Saturday, January 10, 2009

The first pussywillows

It is January 9th. As I drive through the neighborhood in the last few weeks, I’ve been doing a regular check of the male Scouler’s willow trees in a nearby alley. These are always the first ones I’ve found anywhere in Olympia to produce the classic pussywillows. In the 15 years I have lived in westside Olympia, I notice that the arrival of the pussywillows is coming earlier and earlier. Today I saw the first ones: this is the earliest date ever.

This is a plant that has spoken to me from childhood. In high school, my best friend Geva and I would keep an eye out for these, and gift each other with them. We considered the soft grey catkins a powerful badge of the best kind of friendship: “The Royal Order of the Pussywillow”. Just last year, she sent me some from California.

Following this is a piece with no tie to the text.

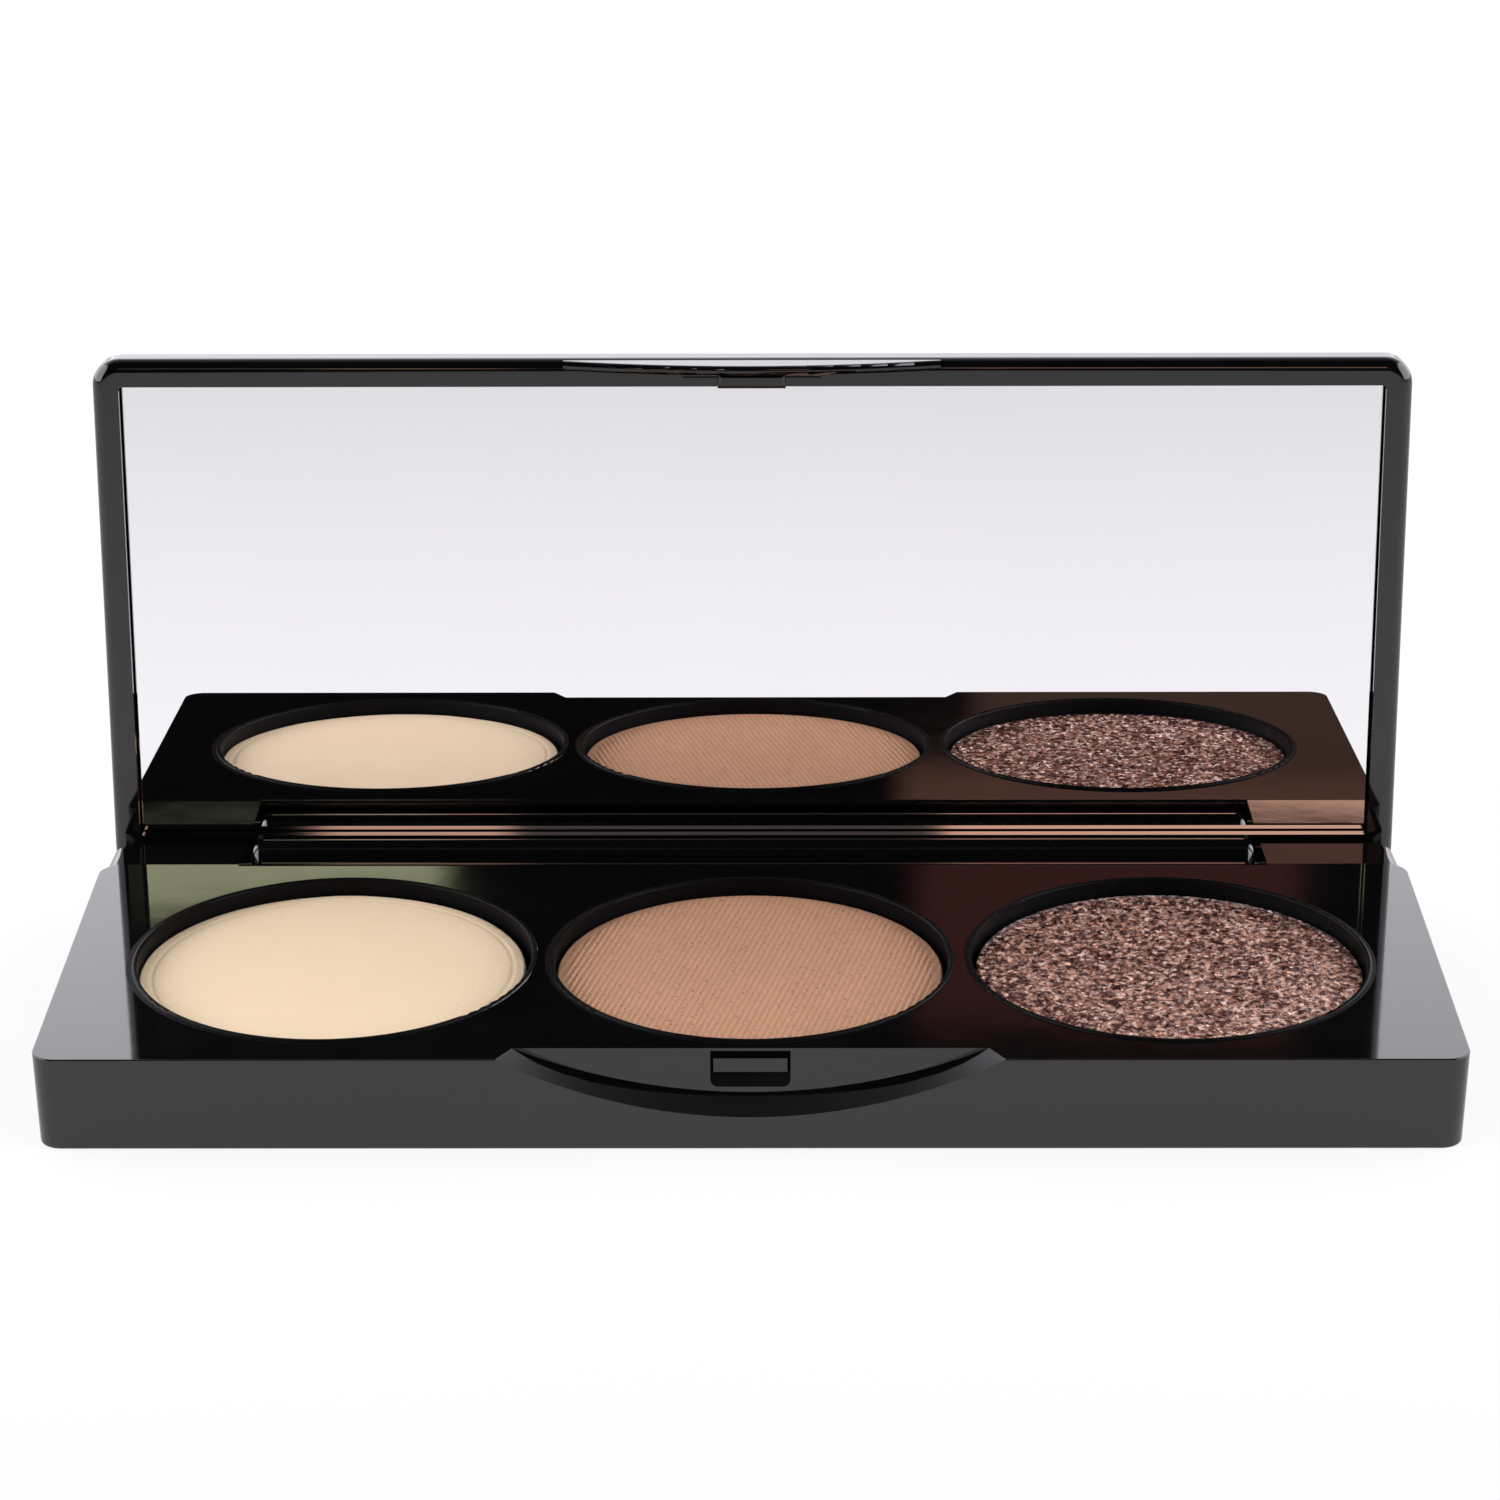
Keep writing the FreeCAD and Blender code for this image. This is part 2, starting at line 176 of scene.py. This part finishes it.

Also last year I spent quite a bit of time sitting with willows. I was doing a field survey project for our local bumblebees. I had read that the earliest emerging queen bumblebees seek out pussywillows for food. So near the end of February, I parked my camp chair in the alley beneath these blooming trees. I chose a sunny late afternoon, on one of those freakish warm days. I was astonished by what I saw: the bumblebees were out in herds.

I had read that they love willow pollen. Bumblebees use nectar and pollen to fuel themselves, and in late winter, there are few sources of either. But some willow catkins break dormancy early, morphing over a few weeks from fuzzy grey into producing long yellow stamens stuffed with bright yellow pollen at their tips. This is a fabulous late winter food. For the early emerging bumblebees, it’s as if the only local food market opened its doors for the first time since fall. These early willows may make the difference between life and death for these queens.
It also turns out that even male willow catkins produce nectar. Bumblebees find food by smell; though I could not see the fragrance drifting on the slight breeze, I am guessing that an irresistible willow fragrance drifted out into the neighborhood, calling in all bumblebees. This is likely how they found these trees.

As I sat there drowsing in the sun, the bumblebees came and went; the willows were buzzing with queen bumblebees. I was entranced and enraptured, totally engaged in these bees and the amazing spectacle of new life they were showing.
In the neighborhood nearby, people were out washing their cars, looking at their gardens, tinkering with their projects. But no one saw the bees. Here at these willow trees, bees from all over the west side are pouring in, finding critical food, and getting read to build their nests for the year. This is a spring miracle, the festival of the returning bumblebees. And only I, sitting on my chair in the late February sun, noticed.